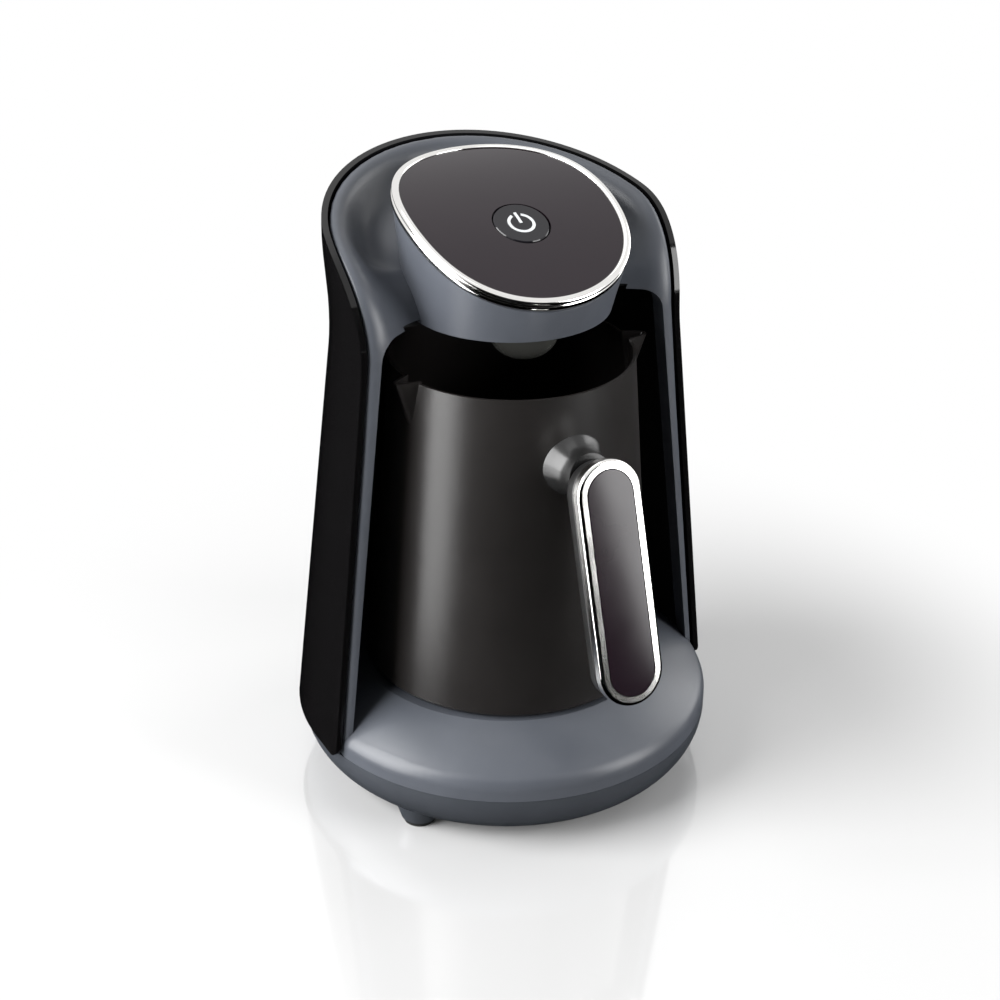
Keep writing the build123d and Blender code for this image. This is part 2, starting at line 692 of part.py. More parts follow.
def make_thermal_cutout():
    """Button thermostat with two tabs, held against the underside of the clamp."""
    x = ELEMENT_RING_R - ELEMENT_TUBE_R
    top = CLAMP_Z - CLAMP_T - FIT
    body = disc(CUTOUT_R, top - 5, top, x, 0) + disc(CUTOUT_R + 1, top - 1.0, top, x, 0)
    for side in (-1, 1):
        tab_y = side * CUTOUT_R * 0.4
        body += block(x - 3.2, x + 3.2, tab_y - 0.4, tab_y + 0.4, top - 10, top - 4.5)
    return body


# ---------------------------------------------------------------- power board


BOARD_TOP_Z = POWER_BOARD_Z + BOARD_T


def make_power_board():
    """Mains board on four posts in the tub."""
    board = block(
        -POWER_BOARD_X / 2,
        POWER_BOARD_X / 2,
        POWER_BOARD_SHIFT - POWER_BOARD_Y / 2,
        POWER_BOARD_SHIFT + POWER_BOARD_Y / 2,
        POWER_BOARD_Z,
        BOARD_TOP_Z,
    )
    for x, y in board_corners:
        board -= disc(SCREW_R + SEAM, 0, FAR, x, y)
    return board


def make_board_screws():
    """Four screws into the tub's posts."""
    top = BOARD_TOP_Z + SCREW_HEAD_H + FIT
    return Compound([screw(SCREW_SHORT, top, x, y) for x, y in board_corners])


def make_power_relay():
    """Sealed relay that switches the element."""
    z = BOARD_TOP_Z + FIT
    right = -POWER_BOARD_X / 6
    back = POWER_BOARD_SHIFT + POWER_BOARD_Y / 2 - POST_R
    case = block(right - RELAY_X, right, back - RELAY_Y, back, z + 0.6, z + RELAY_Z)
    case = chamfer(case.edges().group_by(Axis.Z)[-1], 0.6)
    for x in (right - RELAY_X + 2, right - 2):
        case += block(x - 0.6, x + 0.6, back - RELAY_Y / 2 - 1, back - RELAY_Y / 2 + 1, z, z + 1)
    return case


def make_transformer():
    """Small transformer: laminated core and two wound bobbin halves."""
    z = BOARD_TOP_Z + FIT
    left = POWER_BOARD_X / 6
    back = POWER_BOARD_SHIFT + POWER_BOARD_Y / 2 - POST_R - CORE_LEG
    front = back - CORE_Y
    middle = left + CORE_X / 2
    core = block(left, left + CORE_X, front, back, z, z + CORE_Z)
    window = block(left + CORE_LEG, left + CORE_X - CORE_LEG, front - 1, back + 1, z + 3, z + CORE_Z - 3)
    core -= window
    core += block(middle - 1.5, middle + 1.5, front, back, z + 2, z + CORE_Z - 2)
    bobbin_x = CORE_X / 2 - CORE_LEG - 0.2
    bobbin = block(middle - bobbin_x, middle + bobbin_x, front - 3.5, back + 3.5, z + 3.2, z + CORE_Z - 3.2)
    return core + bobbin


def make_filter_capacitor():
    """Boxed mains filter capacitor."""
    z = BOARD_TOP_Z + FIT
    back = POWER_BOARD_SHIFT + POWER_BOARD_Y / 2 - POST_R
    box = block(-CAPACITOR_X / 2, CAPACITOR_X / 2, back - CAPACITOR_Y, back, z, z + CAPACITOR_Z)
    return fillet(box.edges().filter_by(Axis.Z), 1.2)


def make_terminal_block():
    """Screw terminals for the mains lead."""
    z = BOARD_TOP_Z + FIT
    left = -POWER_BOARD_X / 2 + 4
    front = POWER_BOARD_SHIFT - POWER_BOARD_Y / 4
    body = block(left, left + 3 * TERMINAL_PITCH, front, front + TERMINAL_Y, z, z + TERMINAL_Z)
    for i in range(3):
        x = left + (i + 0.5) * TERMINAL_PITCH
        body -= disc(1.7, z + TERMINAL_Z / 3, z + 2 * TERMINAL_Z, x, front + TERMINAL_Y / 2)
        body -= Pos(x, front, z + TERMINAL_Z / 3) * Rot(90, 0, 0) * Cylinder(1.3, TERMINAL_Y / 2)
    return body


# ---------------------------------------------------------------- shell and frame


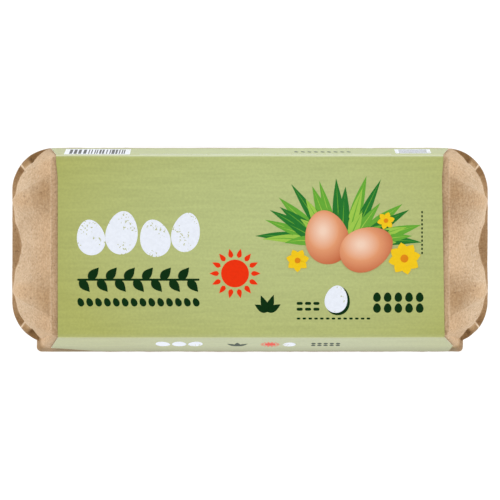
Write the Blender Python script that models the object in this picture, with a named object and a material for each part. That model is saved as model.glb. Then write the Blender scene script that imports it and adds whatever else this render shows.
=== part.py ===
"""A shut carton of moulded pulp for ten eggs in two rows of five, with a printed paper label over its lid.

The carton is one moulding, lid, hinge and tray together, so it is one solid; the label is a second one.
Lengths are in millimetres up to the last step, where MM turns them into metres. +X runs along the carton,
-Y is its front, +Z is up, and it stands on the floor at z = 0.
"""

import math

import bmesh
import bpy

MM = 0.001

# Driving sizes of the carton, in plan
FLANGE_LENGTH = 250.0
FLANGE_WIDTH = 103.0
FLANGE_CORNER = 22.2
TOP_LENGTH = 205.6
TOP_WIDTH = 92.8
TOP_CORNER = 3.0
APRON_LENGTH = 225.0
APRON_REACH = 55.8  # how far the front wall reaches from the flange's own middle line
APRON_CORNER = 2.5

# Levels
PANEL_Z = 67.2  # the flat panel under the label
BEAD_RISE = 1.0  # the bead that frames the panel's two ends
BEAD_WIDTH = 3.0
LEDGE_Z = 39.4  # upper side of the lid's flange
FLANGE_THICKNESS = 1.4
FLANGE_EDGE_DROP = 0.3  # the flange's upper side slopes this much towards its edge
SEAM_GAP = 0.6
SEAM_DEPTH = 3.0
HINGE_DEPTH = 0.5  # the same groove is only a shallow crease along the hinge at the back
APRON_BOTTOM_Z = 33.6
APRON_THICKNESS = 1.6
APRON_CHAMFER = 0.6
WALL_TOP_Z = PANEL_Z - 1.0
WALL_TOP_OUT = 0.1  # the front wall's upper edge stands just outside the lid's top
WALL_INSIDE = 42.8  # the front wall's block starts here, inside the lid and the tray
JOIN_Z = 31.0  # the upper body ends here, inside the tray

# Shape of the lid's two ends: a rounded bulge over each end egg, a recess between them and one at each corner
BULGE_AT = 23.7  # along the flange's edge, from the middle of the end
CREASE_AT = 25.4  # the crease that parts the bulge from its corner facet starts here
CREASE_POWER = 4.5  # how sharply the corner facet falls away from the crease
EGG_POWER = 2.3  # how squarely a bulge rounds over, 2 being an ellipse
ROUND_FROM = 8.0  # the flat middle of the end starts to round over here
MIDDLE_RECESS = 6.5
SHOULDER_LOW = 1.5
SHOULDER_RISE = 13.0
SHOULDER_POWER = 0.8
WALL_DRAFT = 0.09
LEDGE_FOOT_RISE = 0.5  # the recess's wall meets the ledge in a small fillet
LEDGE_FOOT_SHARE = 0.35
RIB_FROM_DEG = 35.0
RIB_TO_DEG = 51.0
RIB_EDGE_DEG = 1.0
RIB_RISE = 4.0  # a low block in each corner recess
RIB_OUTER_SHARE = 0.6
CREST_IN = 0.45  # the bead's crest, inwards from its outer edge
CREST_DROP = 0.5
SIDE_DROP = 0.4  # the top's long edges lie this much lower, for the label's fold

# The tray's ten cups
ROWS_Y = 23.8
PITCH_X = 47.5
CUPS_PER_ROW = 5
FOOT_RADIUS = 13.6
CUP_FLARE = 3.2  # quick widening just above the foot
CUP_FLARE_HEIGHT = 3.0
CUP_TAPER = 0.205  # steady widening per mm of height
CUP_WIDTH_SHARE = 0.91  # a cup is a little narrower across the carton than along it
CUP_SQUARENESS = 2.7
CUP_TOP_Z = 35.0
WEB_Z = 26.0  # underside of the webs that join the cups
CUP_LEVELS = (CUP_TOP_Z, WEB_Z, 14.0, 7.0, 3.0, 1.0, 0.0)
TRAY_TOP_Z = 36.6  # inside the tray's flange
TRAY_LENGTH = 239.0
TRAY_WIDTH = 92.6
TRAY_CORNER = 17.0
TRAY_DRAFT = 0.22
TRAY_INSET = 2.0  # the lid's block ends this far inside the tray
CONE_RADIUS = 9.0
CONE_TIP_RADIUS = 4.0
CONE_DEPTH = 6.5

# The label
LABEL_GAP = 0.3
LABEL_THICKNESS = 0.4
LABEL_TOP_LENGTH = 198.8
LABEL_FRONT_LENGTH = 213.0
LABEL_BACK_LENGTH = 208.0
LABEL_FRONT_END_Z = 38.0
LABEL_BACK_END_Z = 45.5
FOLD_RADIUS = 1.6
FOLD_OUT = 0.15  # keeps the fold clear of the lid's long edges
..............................
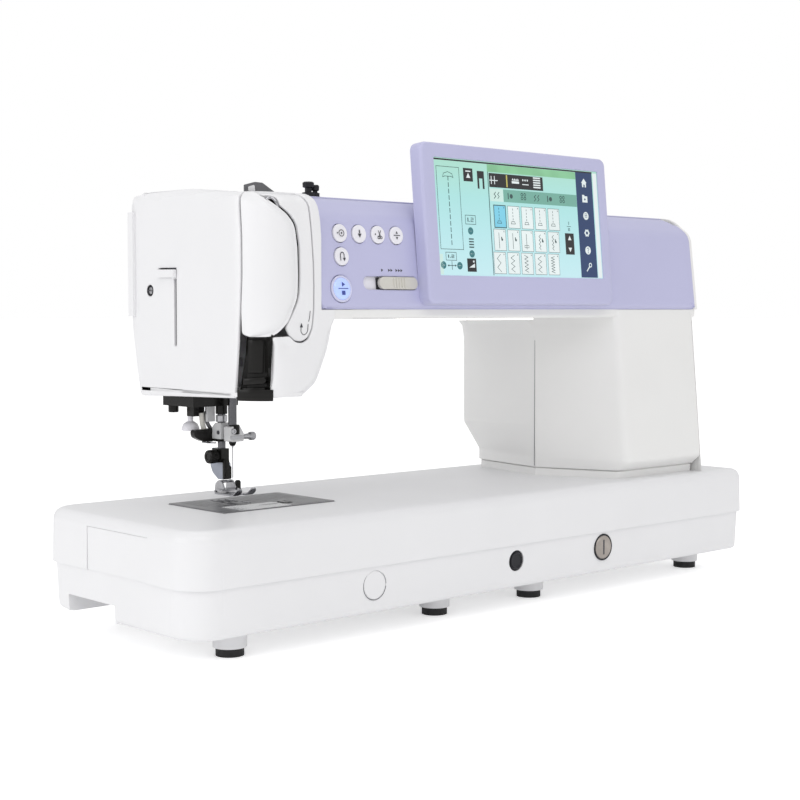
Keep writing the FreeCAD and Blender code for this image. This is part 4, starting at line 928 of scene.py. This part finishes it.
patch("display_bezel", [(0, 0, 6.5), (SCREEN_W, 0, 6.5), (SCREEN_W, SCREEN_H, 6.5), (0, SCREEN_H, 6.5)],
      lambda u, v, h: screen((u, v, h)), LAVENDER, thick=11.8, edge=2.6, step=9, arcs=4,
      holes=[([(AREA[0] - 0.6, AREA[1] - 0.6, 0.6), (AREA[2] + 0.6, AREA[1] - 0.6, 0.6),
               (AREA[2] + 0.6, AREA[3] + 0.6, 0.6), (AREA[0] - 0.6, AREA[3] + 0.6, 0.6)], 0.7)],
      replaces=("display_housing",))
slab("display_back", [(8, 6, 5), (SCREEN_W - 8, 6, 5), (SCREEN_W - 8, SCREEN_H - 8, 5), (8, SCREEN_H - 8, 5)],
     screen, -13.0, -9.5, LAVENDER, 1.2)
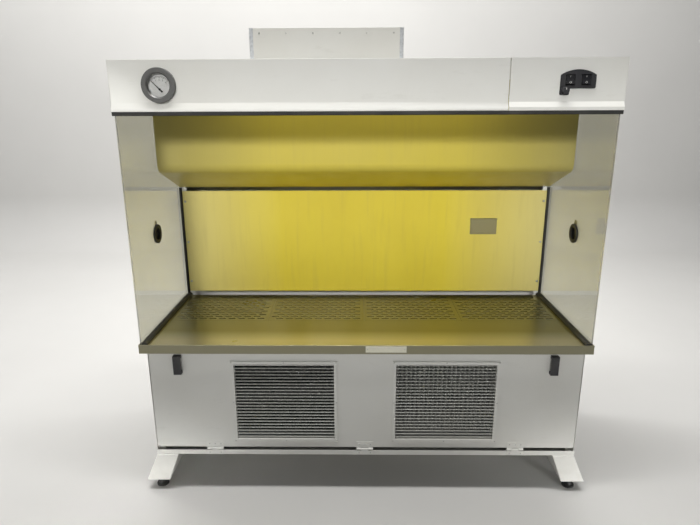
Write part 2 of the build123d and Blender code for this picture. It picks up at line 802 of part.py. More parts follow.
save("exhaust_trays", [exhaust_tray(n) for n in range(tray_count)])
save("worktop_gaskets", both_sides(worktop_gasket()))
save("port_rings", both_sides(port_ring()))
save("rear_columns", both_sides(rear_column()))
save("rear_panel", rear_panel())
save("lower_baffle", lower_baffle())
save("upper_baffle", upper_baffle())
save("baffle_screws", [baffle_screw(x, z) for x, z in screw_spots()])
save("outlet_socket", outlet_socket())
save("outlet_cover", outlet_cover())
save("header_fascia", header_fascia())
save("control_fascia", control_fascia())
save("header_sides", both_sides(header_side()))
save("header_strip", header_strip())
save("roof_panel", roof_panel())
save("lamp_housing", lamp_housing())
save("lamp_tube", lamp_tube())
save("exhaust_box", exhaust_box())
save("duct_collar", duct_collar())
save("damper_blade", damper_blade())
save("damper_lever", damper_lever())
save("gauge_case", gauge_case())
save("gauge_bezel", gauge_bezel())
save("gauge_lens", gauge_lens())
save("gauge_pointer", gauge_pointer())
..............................
_PROBLEM TO WORK ON_: Copy exactly, and only, the lines from the one containing "Keep writing the FreeCAD" through the one containing "screen, -13.0, -9.5, LAVENDER, 1.2)".

_SOLUTION_:
Keep writing the FreeCAD and Blender code for this image. This is part 4, starting at line 928 of scene.py. This part finishes it.
patch("display_bezel", [(0, 0, 6.5), (SCREEN_W, 0, 6.5), (SCREEN_W, SCREEN_H, 6.5), (0, SCREEN_H, 6.5)],
      lambda u, v, h: screen((u, v, h)), LAVENDER, thick=11.8, edge=2.6, step=9, arcs=4,
      holes=[([(AREA[0] - 0.6, AREA[1] - 0.6, 0.6), (AREA[2] + 0.6, AREA[1] - 0.6, 0.6),
               (AREA[2] + 0.6, AREA[3] + 0.6, 0.6), (AREA[0] - 0.6, AREA[3] + 0.6, 0.6)], 0.7)],
      replaces=("display_housing",))
slab("display_back", [(8, 6, 5), (SCREEN_W - 8, 6, 5), (SCREEN_W - 8, SCREEN_H - 8, 5), (8, SCREEN_H - 8, 5)],
     screen, -13.0, -9.5, LAVENDER, 1.2)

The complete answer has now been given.